Hope your 2017 makes you happy. I’ll see you as we wander through it.
some quick lists — most popular writing in 2016
Some quick numbers on the blog. Overall readership was up almost 25% in 2015, at around 137K pageviews. Unique users was up 15% at 95K.
Here are the ten most popular pages for the year:
- How Apple Could Have Avoided Much of the Controversy
- Getting Started in Bird Photography: Choose Your Weapons
- Good enough Beats Great
- Thoughts on the New Macbook Pros and Apple’s Announcements
- What’s in my Camera Bag”>What’s in my Camera Bag
- Thoughts on the New Apple Products
- Apple’s Marketing on one slide
- Fixing the Apple App Store
- First Impressions of the Fuji X-T2
- Thoughts on Lightroom Keywords
- Getting Back to Work
In case it’s not obvious, if I wanted to really raise pageviews on my site, I’d write more about Apple. But prefer picking my spots and writing when I feel I have something useful to contribute, not just frequent but mostly content free pieces. You’re welcome.
My most popular images
Most popular wallpapers
Don’t forget that I’ve just added 16:10 aspect ratio images to the set, and I’ll be adding new images early in January.
Images that got awards and recognitions
I generally haven’t been submitting images to photo contests due to a combination of time and confidence, but this fall, I decided it was time to jump into the mosh pit a bit, and I’m going to be looking for 6-8 contests to enter in 2017, just to be able to get a sense how my images stack up against others as judges by people who aren’t supposed to say “hey, I love it!” to me…
I entered two contests in 2016 and in both I had images place pretty well.

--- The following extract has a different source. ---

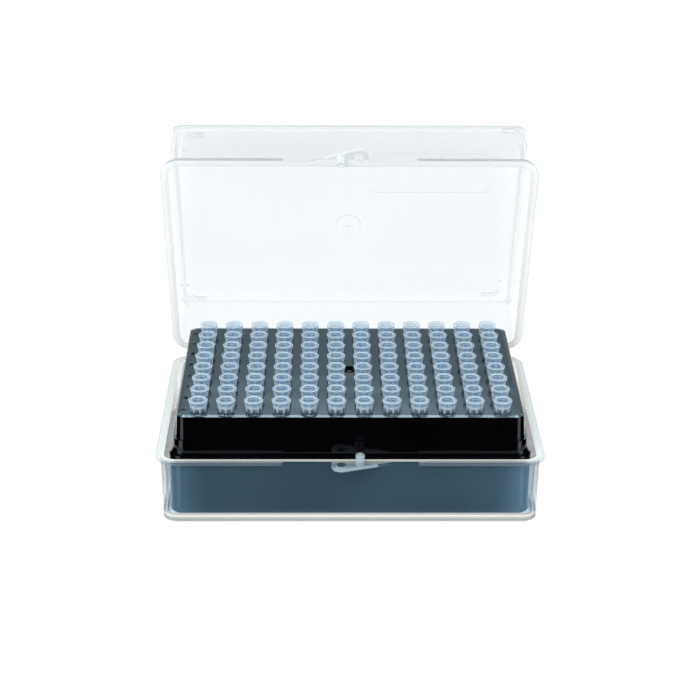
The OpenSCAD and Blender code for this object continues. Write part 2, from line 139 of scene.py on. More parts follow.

San Francisco Bay Bird Observatory does an annual photo contest as a fund raiser, so I’ve always tried to get some images in there and I always try to make them images from Santa Clara County. This year, one of my images was flagged for special merit, taken in the Don Edwards Education Center in Alviso.
Denver Audubon Share the View
The other contest I entered was from Denver Audubon. Of 12 images I entered, four were selected as semi-finalists but didn’t make the final cut. Their note on this indicated that due to the large number of submissions anyone who made semi-final should be proud of the result.
I’m of two minds to this. One is that since a third of my images were selected into semi-finals, maybe this is the contest equivalent of the Christmas Story major award (“Fragil-eeeee!”) — or maybe I should be tickled to have placed that many images so well. I’ll choose the latter, but I’m still not taking it too seriously, since none of them actually places. Still, I think the images they chose were the four strongest images I submitted, and they’re ones I’m pretty proud of, so it’s nice to at least get that confirmation on them.
And wrapping it up
I hope you have an awesome 2017. I’m going to do what I can to have one, too.
1) No criticism implied here for people in this situation. it’s better than the (cough) alternative, and in reality being in that situation generally means you didn’t have any choice. I just didn’t want to get there without a fight, and I hated that I was losing the fight.